Film Noir!
Film Noir!
“Film noir was, above all, a style. It combined realism and expressionism, the use of real settings, and artistic shadow play.” Martin Scorsese, 1995
When American films were again allowed to be shown in Europe after World War II, several stylistically similar films were released in theaters at the same time: Audiences in the Old World saw productions such as John Huston’s The Maltese Falcon (1941), Billy Wilder’s Double Indemnity (1944), and Fritz Lang’s Woman in the Window (1944). In 1946, the French film critic Nino Frank coined the term “film noir” (“black film”) for this genre. Today, depending on the definition, this includes up to 400 productions made between 1941 and 1958. These mostly low-budget “B‑movies” were produced quickly and served as a testing ground for young directors, including many European émigrés. They broke with traditional narrative patterns and relied on expressive light-shadow contrasts, claustrophobic images, experimental camerawork, and complex narratives. Thematically, they reflect a society in transition, characterized by violence, mistrust, and financial dependence, and question the “American Dream.”

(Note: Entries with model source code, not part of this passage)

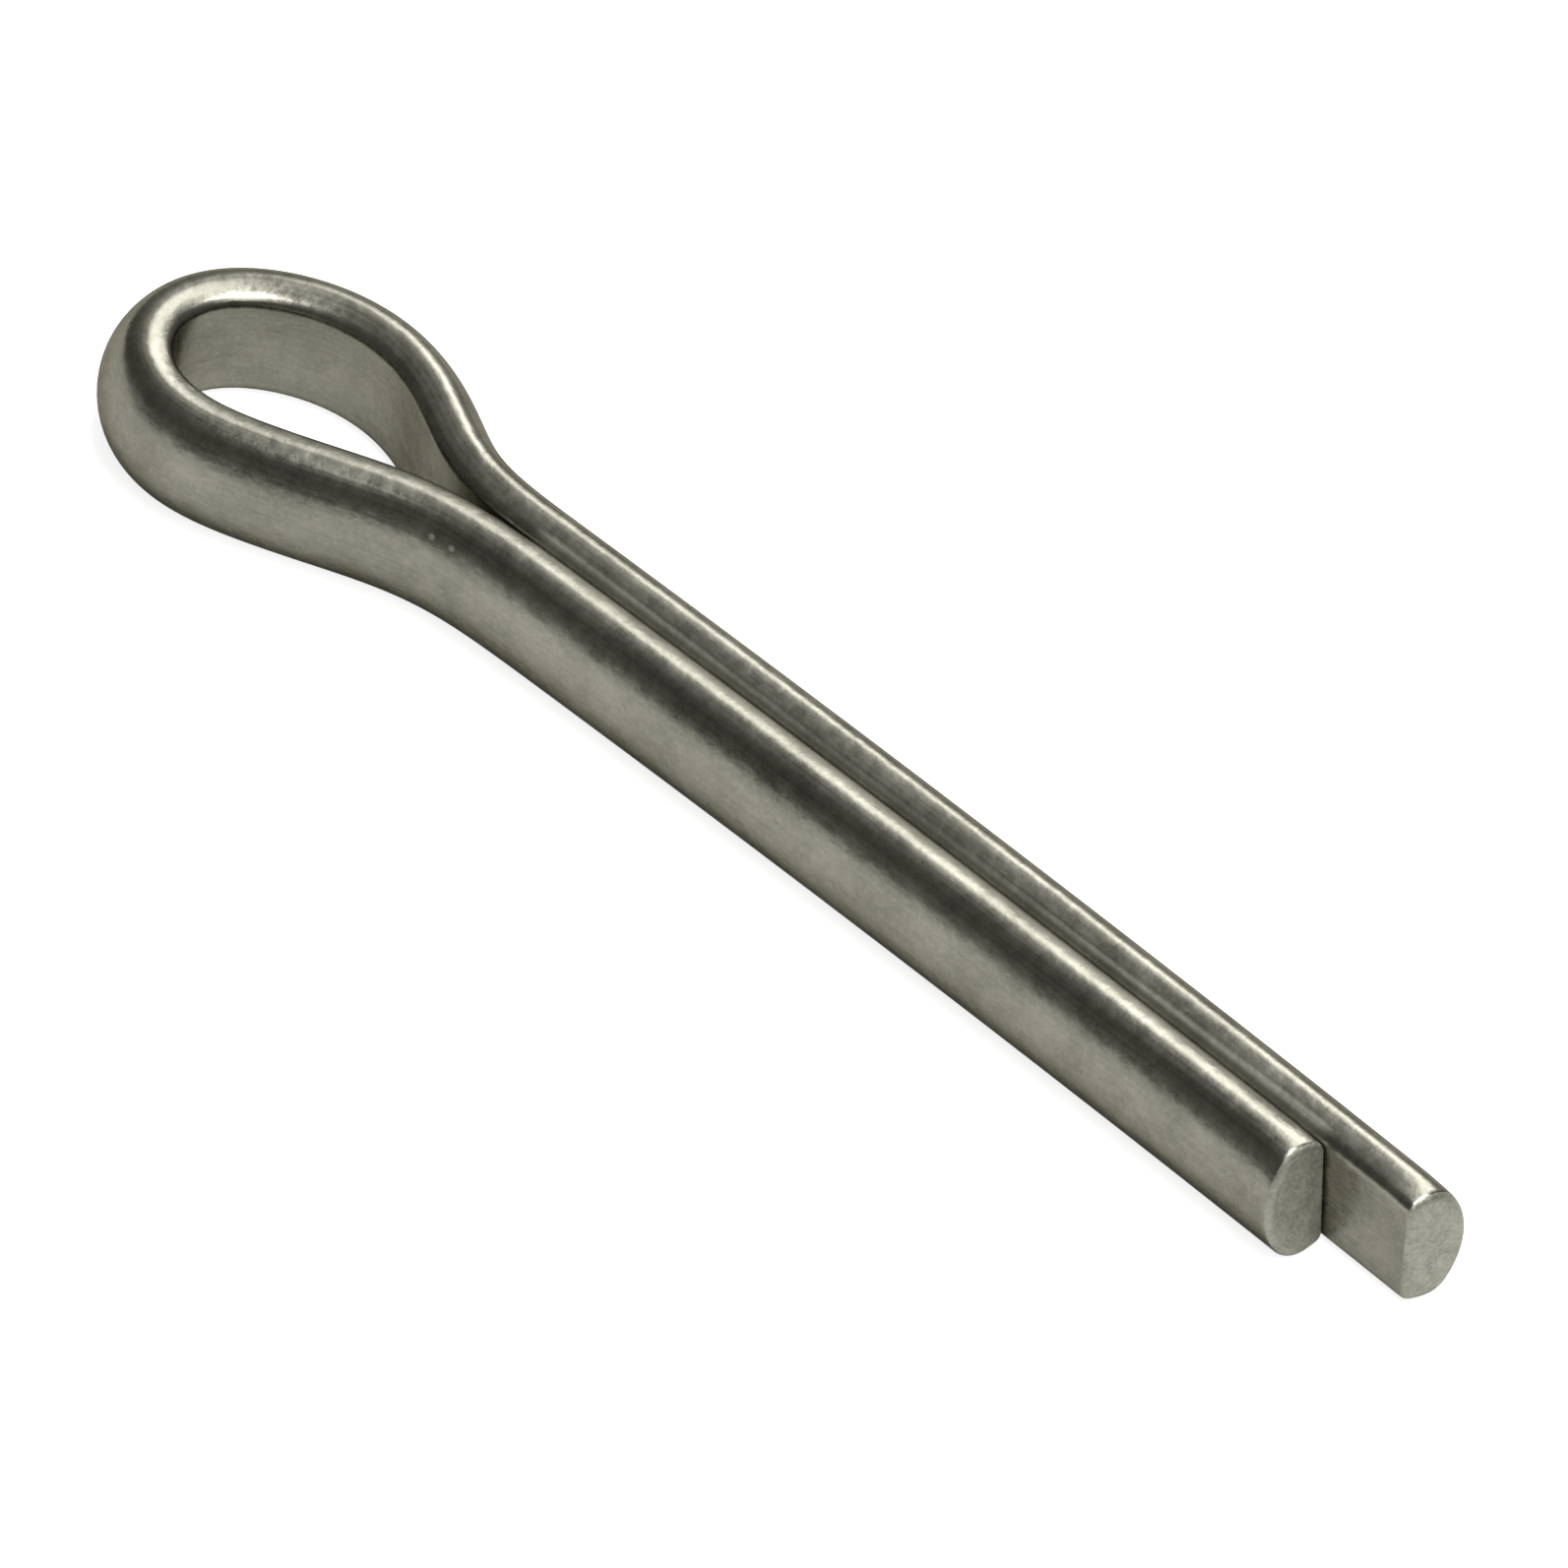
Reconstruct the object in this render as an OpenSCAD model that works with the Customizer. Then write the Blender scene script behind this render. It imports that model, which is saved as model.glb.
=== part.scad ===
// Split pin folded from one length of half-round steel wire.
//
// Millimetres. The eye lies in the XY plane and +X runs along the shank towards
// the prong tips. The origin is on the shank's axis, where both prongs run straight.

/* [Wire] */
// Diameter of the closed shank, over both prongs
shank_d = 4.4; // [3.8:0.1:6]
// Gap between the flats of the two prongs
slit = 0.1; // [0.05:0.01:0.3]
// Radius of the wire's two long corners
corner_r = 0.4; // [0.3:0.01:0.6]

/* [Prongs] */
// Length of the short prong's straight run, to its tip
short_prong = 33.5; // [12:0.1:60]
// How far the long prong reaches past the short one
prong_step = 3.9; // [2:0.1:8]
// Rounding of the sheared edge on the round side of a tip
tip_edge_r = 0.35; // [0.1:0.05:0.6]
// Rounding of the sheared edge on the flat side of a tip
tip_flat_r = 0.2; // [0.1:0.05:0.4]

/* [Eye: short prong's side] */
// Outside radius of the gentle bend that leaves the shank
near_neck_r = 9.1; // [5:0.1:13]
// Angle of that bend
near_neck_turn = 26; // [20:0.5:29]
// Inside radius of the long shallow bow after it
bow_r = 25; // [18:0.5:30]
// Angle of the bow
bow_turn = 12.5; // [10:0.5:15]

/* [Eye: round end] */
// Inside radius of the round end
crown_r = 2.05; // [1.8:0.05:2.6]
// Angle of the round end
crown_turn = 145.5; // [140:0.5:150]

/* [Eye: long prong's side] */
// Inside radius of the back
back_r = 5.5; // [4.5:0.1:7]
// Angle of the back
back_turn = 35; // [30:1:40]
// Inside radius of the shoulder
shoulder_r = 4.8; // [3.5:0.1:6]
// Outside radius of the bend that joins the shank
far_neck_r = 3; // [1:0.1:5]
// Angle of that bend
far_neck_turn = 31.5; // [28:0.5:34]

/* [Hidden] */
$fn = 96;

shank_r = shank_d / 2;
wire_t = shank_r - slit / 2;
long_prong = short_prong + prong_step;

// The bends are drawn a hair slimmer than the runs between them and lap into them,
// so that neighbours join as one solid.
bend_inset = 0.02;
lap = 0.12;

// Each long corner is a small circle at the flat and the round side. It is a hair
// larger than one that would touch them, so that it crosses both cleanly.
corner_over = 0.004;
corner_x = corner_r + slit / 2;
corner_z = sqrt(pow(shank_r - corner_r, 2) - pow(corner_x, 2));
corner_angle = atan2(corner_z, corner_x);
reach = 2 * shank_r;

// The flat's bend radii at the two necks, which curve around the round side.
near_flat_r = near_neck_r + wire_t;
far_flat_r = far_neck_r + wire_t;

// Headings around the eye, counted from the direction that leaves the shank.
near_heading = near_neck_turn;
bow_heading = near_heading - bow_turn;
crown_heading = bow_heading - crown_turn;
back_heading = crown_heading - back_turn;
far_heading = -180 - far_neck_turn;
shoulder_turn = back_heading - far_heading;

// How far a bend between two headings carries the wire sideways and along.
function side_of_bend(r, from, to) = r * (cos(to) - cos(from));
function run_of_bend(r, from, to) = r * (sin(from) - sin(to));

// The straight run before the far neck closes the eye onto the slit.
bends_side = side_of_bend(bow_r, near_heading, bow_heading)
    + side_of_bend(crown_r, bow_heading, crown_heading)
    + side_of_bend(back_r, crown_heading, back_heading)
    + side_of_bend(shoulder_r, back_heading, far_heading)
    - side_of_bend(near_flat_r, 0, near_heading)
    - side_of_bend(far_flat_r, far_heading, -180);
far_run = (-slit - bends_side) / sin(far_heading);

// Where the long prong's straight part begins.
bends_run = run_of_bend(bow_r, near_heading, bow_heading)
    + run_of_bend(crown_r, bow_heading, crown_heading)
    + run_of_bend(back_r, crown_heading, back_heading)
    + run_of_bend(shoulder_r, back_heading, far_heading)
    - run_of_bend(near_flat_r, 0, near_heading)
    - run_of_bend(far_flat_r, far_heading, -180);
far_start = -(bends_run + far_run * cos(far_heading));

// The wire's section, less an inset: x is the depth from the flat, y is the height.
module wire_section(inset = 0) {
    outer_x = reach * cos(corner_angle) - slit / 2;
    outer_z = reach * sin(corner_angle);
    intersection() {
        translate([-slit / 2, 0]) circle(r = shank_r - inset);
        polygon([
            [inset, corner_z],
            [corner_r, corner_z],
            [outer_x, outer_z],
            [2 * reach, 0],
            [outer_x, -outer_z],
            [corner_r, -corner_z],
            [inset, -corner_z]
        ]);
    }
    for (side = [-1, 1]) {
        translate([corner_r, side * corner_z]) circle(r = corner_r + corner_over - inset);
    }
}

// Wire bent around its flat side, from +X, reaching past both ends by the lap.
module bend_in(r, turn, inset = 0) {
    over = inset > 0 ? lap / r * 180 / PI : 0;
    translate([0, -r, 0]) rotate([0, 0, 90 - turn - over])
        rotate_extrude(angle = turn + 2 * over) translate([r, 0]) wire_section(inset);
}

// Wire bent around its round side in the same way.
module bend_out(r, turn, inset = 0) {
    over = inset > 0 ? lap / r * 180 / PI : 0;
    translate([0, r, 0]) rotate([0, 0, -90 - over])
        rotate_extrude(angle = turn + 2 * over)
        translate([r, 0]) mirror([1, 0]) wire_section(inset);
}

// Straight wire along +X, with its flat on y = 0.
module straight(length) {
    rotate([90, 0, 90]) linear_extrude(height = length) wire_section();
}

// What follows a run or a bend is placed at its end.
module after_straight(length) {
    translate([length, 0, 0]) children();
}

module after_bend_in(r, turn) {
    translate([r * sin(turn), r * (cos(turn) - 1), 0]) rotate([0, 0, -turn]) children();
}

module after_bend_out(r, turn) {
    translate([r * sin(turn), r * (1 - cos(turn)), 0]) rotate([0, 0, turn]) children();
}

// The long prong's side of the eye, from the end of the crown to the shank.
module eye_back() {
    bend_in(back_r, back_turn);
    after_bend_in(back_r, back_turn) {
        bend_in(shoulder_r, shoulder_turn, bend_inset);
        after_bend_in(shoulder_r, shoulder_turn) {
            straight(far_run);
            after_straight(far_run) bend_out(far_flat_r, far_neck_turn, bend_inset);
        }
    }
}

// The eye, from the short prong round to the start of the long one.
module eye() {
    translate([0, -slit / 2, 0]) rotate([0, 0, 180]) {
        bend_out(near_flat_r, near_neck_turn, bend_inset);
        after_bend_out(near_flat_r, near_neck_turn) {
            bend_in(bow_r, bow_turn);
            after_bend_in(bow_r, bow_turn) {
                bend_in(crown_r, crown_turn, bend_inset);
                after_bend_in(crown_r, crown_turn) eye_back();
            }
        }
    }
}

// What a tip's rounded edges leave: the shank's outline turned about its axis,
// and the flat's edge rounded in plan. Both end at x = length.
module tip_envelope(length, start) {
    rotate([0, 90, 0]) rotate_extrude() {
        translate([0, start]) square([shank_r, length - start - tip_edge_r]);
        translate([0, start]) square([shank_r - tip_edge_r, length - start]);
        translate([shank_r - tip_edge_r, length - tip_edge_r]) circle(r = tip_edge_r);
    }
}

module flat_edge_envelope(length, start) {
    translate([0, 0, -shank_r]) linear_extrude(height = shank_d) {
        translate([start, slit / 2]) square([length - start - tip_flat_r, reach]);
        translate([start, slit / 2 + tip_flat_r]) square([length - start, reach]);
        translate([length - tip_flat_r, slit / 2 + tip_flat_r]) circle(r = tip_flat_r);
    }
}

// A prong on the +Y side, from start to its tip at x = length.
module prong(length, start) {
    intersection() {
        translate([start, slit / 2, 0]) straight(length - start);
        tip_envelope(length, start);
        flat_edge_envelope(length, start);
    }
}

module cotter_pin() {
    color("#9a988c") {
        eye();
        mirror([0, 1, 0]) prong(short_prong, 0);
        prong(long_prong, far_start);
    }
}

cotter_pin();
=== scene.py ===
# Split pin folded from half-round steel wire, bright zinc plated, lying on a pale table.
import bpy
import bmesh
import math
import numpy as np
from mathutils import Matrix, Vector


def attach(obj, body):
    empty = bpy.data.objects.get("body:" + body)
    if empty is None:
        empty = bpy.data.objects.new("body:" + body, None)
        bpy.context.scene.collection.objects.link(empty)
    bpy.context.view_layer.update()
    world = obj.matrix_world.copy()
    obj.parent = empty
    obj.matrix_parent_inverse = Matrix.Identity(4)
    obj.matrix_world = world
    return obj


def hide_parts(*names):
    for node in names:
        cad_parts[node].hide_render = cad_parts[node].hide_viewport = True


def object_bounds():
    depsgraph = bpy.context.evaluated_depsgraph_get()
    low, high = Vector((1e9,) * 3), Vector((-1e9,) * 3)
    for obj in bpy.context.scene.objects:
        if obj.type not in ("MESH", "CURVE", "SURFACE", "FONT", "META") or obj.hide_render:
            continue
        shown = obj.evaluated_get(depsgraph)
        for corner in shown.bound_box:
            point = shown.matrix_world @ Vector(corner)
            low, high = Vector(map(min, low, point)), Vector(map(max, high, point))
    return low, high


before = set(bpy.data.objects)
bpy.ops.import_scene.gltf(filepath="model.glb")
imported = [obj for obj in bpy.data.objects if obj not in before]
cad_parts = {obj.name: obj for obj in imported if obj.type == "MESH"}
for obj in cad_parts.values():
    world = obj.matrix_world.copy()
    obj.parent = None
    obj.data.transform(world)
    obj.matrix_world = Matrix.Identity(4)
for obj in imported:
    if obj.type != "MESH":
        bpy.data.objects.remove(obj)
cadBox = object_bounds()
mm = 0.001


def srgb(hexColour):  # "#rrggbb" to linear RGBA
    parts = [int(hexColour[i:i + 2], 16) / 255 for i in (1, 3, 5)]
    return [p / 12.92 if p <= 0.04045 else ((p + 0.055) / 1.055) ** 2.4 for p in parts] + [1.0]


def addNode(tree, kind, links=None, settings=None, **sockets):
    # links are {input: output socket}, settings the node's own properties, sockets its constants;
    # i3=... sets input number 3
    node = tree.nodes.new(kind)
    for name, value in (settings or {}).items():
        setattr(node, name, value)
    for name, value in sockets.items():
        key = int(name[1:]) if name[0] == "i" and name[1:].isdigit() else name.replace("_", " ")
        node.inputs[key].default_value = value
    for name, source in (links or {}).items():
        tree.links.new(source, node.inputs[name])
    return node


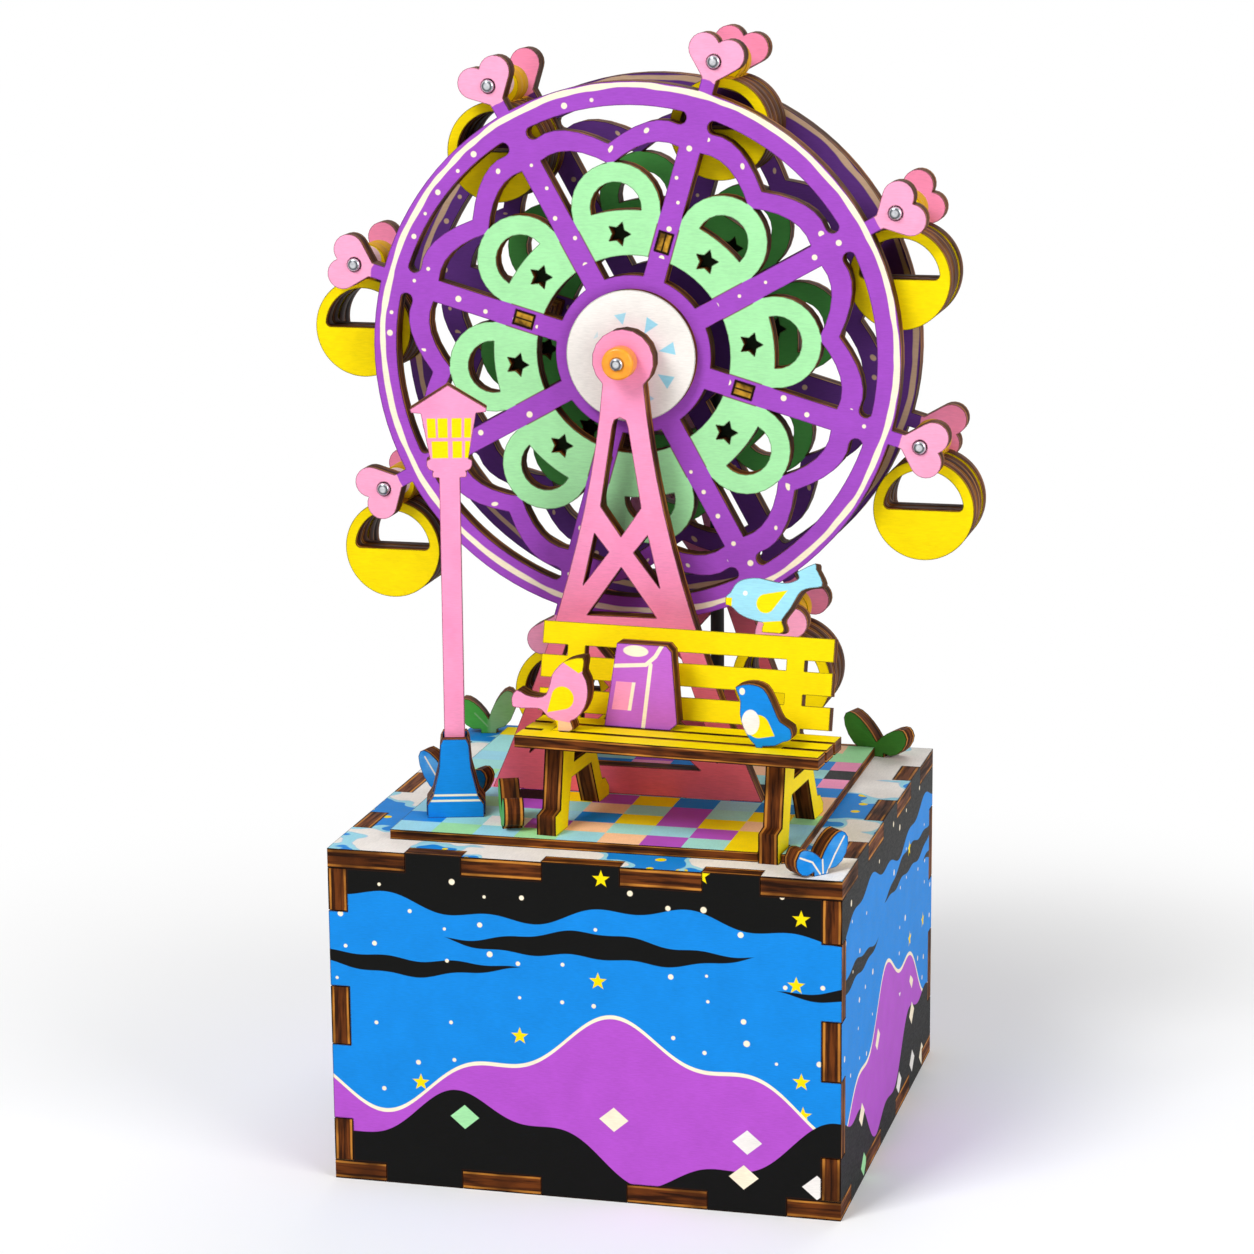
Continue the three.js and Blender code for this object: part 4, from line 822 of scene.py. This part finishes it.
def arc(centre, radius, start, end, steps):
    return [(centre[0] + radius * math.cos(start + (end - start) * i / steps),
             centre[1] + radius * math.sin(start + (end - start) * i / steps)) for i in range(steps + 1)]


def gondolaOutlines(withLug, floorStep, radius):
    s = gondolaSizes
    centre = (0.0, -s["drop"])
    outlines = []
    if withLug:
        lug, apart = s["lugRadius"], s["drop"] - s["lugDrop"]
        onDisc = math.acos((radius ** 2 + apart ** 2 - lug ** 2) / (2 * radius * apart))
        onLug = math.acos((lug ** 2 + apart ** 2 - radius ** 2) / (2 * lug * apart))
        rim = arc(centre, radius, math.pi / 2 + onDisc, 2.5 * math.pi - onDisc, s["steps"])
        outlines.append(rim + arc((0.0, -s["lugDrop"]), lug, onLug - math.pi / 2, 1.5 * math.pi - onLug, 36)[1:-1])
        outlines.append(arc((0.0, 0.0), s["boreRadius"], 0.0, 2 * math.pi, 24)[1:])
    else:
        outlines.append(arc(centre, radius, 0.0, 2 * math.pi, s["steps"])[1:])
    inner = radius - s["wall"]
    corner = s["cornerRadius"]
    low = -floorStep + corner
    reach = math.sqrt((inner - corner) ** 2 - low ** 2)
    lean = math.atan2(low, reach)
    outlines.append(arc(centre, inner, lean, math.pi - lean, 48)
                    + arc((-reach, centre[1] + low), corner, math.pi - lean, 1.5 * math.pi, 6)
                    + arc((reach, centre[1] + low), corner, 1.5 * math.pi, 2 * math.pi + lean, 6))
    return outlines


def layerSlip(number, layer):  # a fixed small shift for each glued disc
    s = gondolaSizes
    angle = 2.399 * (number * s["layers"] + layer + s["seed"])
    return s["slip"] * math.cos(angle * 1.7), s["slip"] * math.sin(angle)


def gondolaLayer(outlines, thickness, shift, y):
    curve = bpy.data.curves.new("gondolaLayer", "CURVE")
    curve.dimensions, curve.fill_mode = "2D", "BOTH"
    bevel = gondolaSizes["bevel"]
    curve.extrude, curve.bevel_depth, curve.offset = (thickness / 2 - bevel) * mm, bevel * mm, -bevel * mm
    curve.bevel_resolution = 0
    for outline in outlines:
        spline = curve.splines.new("POLY")
        spline.points.add(len(outline) - 1)
        spline.use_cyclic_u = True
        for point, (x, z) in zip(spline.points, outline):
            point.co = (x * mm, z * mm, 0.0, 1.0)
    made = evaluatedMesh(linkNew("gondolaLayer", curve), "gondolaLayer")
    place = Matrix.Translation((shift[0] * mm, y * mm, shift[1] * mm))
    made.data.transform(place @ Matrix.Rotation(math.pi / 2, 4, "X"))
    return made


def gondolaMaterial():
    paint, s = Paint("gondolaPrint"), gondolaSizes
    patches = paint.patchy(0.4)
    _, along, aside, _ = spokePlaces(paint, *wheelPolar(paint))
    pinSpot = (along, aside, toyPlaces["pinRadius"], 0.0)
    face = paint.mix(paint.disc(*pinSpot, s["paleRadius"]), paint.mix(patches, "yellow", "yellowWarm"), "blush")
    return finishPlate(paint, face, start=s["startY"], rimGold=paint.disc(*pinSpot, s["goldRadius"]))


def buildGondolas():
    s, material, ply = gondolaSizes, gondolaMaterial(), toyPlaces["ply"]
    for number in range(toyPlaces["spokes"]):
        angle = math.radians(toyPlaces["firstSpoke"] + 360 / toyPlaces["spokes"] * number)
        reach = toyPlaces["pinRadius"]
        pin = (wheelCentre[0] + reach * math.cos(angle), wheelCentre[1] + reach * math.sin(angle))
        parts = []
        for layer in range(s["layers"]):
            slips = layer == s["slipLayer"]
            radius = s["discRadius"] - (s["slip"] if slips else 0.0)
            floorStep = s["floorStep"] if layer >= s["layers"] // 2 else 0.0
            slip = layerSlip(number, layer) if slips else (0.0, 0.0)
            parts.append(gondolaLayer(gondolaOutlines(layer in s["lugLayers"], floorStep, radius), ply - s["seam"],
                                      (pin[0] + slip[0], pin[1] + slip[1]), s["startY"] + (layer + 0.5) * ply))
        with bpy.context.temp_override(active_object=parts[0], selected_editable_objects=parts):
            bpy.ops.object.join()
        piece = parts[0]
        piece.name = piece.data.name = "gondolaStack%d" % (number + 1)
        piece.data.materials.clear()
        piece.data.materials.append(material)
        handOver(piece, "gondola_body_%d" % (number + 1), "ply_yellow", "gondola_%d" % (number + 1))


buildGondolas()
print("gondolas stacked")

# pins round the wheel: one turned rod, repeated by nodes, which repeat the star sheets too
pinSizes = {"radius": 1.0, "dome": 0.45, "fromY": 0.7, "toY": 22.3, "count": 8, "steps": 32}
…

The exhibition at the German Film Museum examines Film Noir as a distinct and significant style in film history. The focus is on the films themselves: Large projections of Noir images are being presented for the first time in Europe as the central exhibit of a special exhibition, directly conveying the aesthetics and cinematic language of the genre. The exhibition explores typical Film Noir settings and invites visitors on an atmospheric journey into the dark visual worlds of the 1940s and 1950s. As a stylistic analysis in moving images, FILM NOIR! also demonstrates the fundamentals of cinematic design.